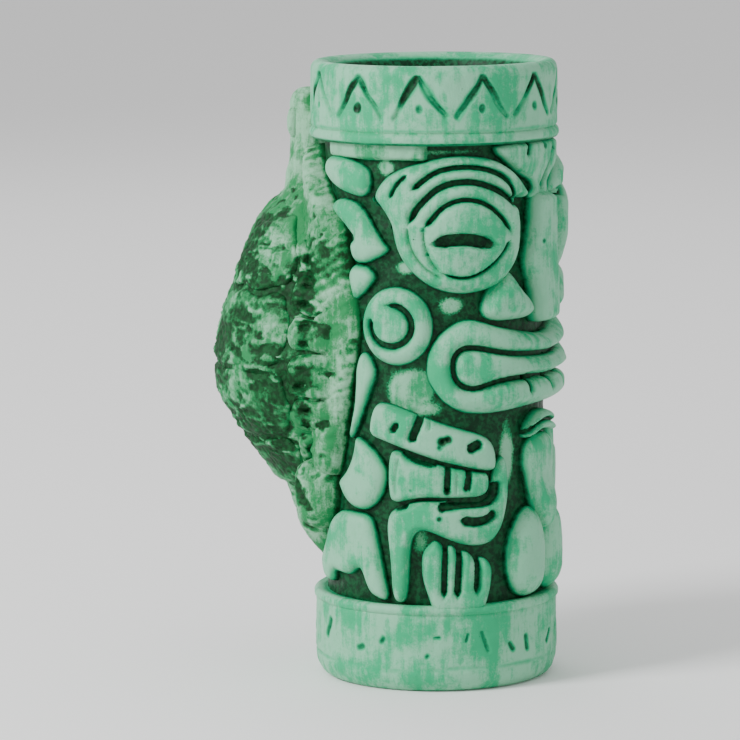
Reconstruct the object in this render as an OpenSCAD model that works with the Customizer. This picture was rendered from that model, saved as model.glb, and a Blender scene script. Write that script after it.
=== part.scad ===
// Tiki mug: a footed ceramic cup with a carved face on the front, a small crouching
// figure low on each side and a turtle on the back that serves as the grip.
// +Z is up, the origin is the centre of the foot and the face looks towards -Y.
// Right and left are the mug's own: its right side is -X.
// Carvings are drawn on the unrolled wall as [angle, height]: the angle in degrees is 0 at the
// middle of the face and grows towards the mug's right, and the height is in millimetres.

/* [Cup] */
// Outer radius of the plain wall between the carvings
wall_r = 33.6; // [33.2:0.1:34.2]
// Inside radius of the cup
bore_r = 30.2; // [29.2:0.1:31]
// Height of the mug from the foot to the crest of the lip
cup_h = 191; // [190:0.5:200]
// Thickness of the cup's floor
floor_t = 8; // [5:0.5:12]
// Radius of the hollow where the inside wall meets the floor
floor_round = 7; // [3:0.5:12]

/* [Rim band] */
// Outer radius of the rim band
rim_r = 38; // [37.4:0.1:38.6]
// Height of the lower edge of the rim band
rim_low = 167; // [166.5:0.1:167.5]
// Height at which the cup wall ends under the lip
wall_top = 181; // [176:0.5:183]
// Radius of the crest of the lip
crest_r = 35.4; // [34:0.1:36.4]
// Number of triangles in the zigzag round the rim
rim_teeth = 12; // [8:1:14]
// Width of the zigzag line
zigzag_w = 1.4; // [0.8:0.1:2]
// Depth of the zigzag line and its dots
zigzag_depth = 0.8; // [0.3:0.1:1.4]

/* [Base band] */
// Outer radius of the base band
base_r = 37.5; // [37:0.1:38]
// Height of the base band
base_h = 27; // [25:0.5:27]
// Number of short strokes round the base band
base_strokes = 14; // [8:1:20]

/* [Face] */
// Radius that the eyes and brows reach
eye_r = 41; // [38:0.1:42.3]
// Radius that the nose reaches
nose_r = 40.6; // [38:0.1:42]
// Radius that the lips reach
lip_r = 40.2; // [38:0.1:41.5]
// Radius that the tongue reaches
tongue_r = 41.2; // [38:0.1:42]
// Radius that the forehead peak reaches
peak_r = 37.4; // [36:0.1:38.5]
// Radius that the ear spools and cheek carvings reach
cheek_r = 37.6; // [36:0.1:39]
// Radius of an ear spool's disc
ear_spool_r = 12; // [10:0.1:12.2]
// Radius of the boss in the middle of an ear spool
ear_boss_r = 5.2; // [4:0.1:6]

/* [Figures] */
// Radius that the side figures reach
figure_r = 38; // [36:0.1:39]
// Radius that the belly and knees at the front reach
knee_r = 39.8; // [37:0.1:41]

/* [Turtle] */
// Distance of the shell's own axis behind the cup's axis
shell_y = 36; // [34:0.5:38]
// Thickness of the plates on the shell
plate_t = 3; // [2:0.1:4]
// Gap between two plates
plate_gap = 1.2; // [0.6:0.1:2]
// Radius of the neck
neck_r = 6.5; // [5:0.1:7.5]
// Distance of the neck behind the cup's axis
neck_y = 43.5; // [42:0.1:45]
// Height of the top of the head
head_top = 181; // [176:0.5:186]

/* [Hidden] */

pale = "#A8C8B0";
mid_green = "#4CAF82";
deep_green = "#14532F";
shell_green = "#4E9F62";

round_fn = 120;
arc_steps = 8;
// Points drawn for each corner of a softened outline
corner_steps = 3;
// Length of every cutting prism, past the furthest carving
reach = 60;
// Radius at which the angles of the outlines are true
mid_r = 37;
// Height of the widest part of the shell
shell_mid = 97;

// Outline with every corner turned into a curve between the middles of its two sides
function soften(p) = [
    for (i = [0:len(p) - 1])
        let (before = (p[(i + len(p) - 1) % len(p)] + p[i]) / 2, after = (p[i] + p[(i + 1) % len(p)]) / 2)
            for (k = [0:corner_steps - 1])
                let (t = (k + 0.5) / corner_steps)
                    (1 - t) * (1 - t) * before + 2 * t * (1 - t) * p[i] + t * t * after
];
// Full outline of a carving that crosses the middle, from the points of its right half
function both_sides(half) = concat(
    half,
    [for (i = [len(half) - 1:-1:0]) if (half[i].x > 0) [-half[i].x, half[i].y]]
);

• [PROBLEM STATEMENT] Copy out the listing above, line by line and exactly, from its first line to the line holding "is in millimetres.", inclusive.

• [TASK RESULT]
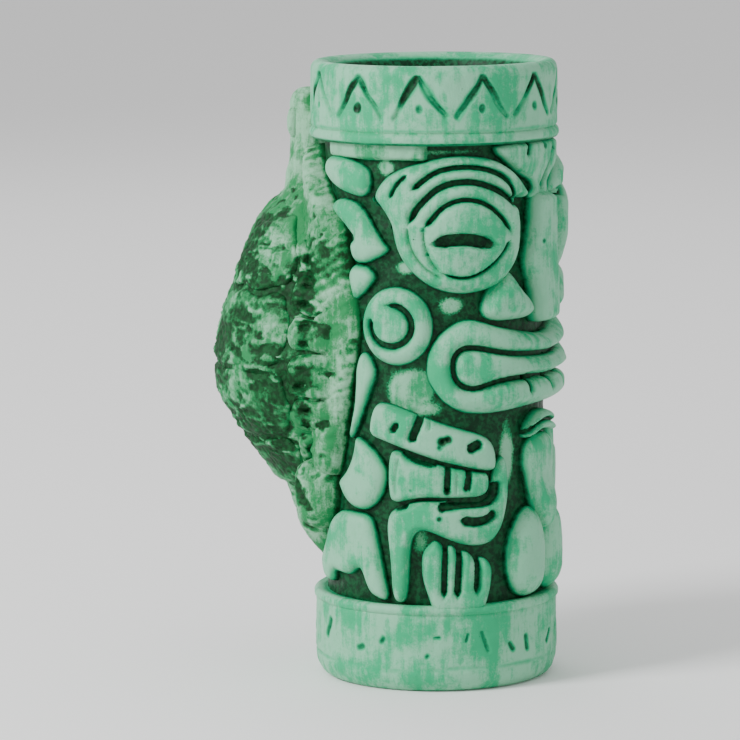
Reconstruct the object in this render as an OpenSCAD model that works with the Customizer. This picture was rendered from that model, saved as model.glb, and a Blender scene script. Write that script after it.
=== part.scad ===
// Tiki mug: a footed ceramic cup with a carved face on the front, a small crouching
// figure low on each side and a turtle on the back that serves as the grip.
// +Z is up, the origin is the centre of the foot and the face looks towards -Y.
// Right and left are the mug's own: its right side is -X.
// Carvings are drawn on the unrolled wall as [angle, height]: the angle in degrees is 0 at the
// middle of the face and grows towards the mug's right, and the height is in millimetres.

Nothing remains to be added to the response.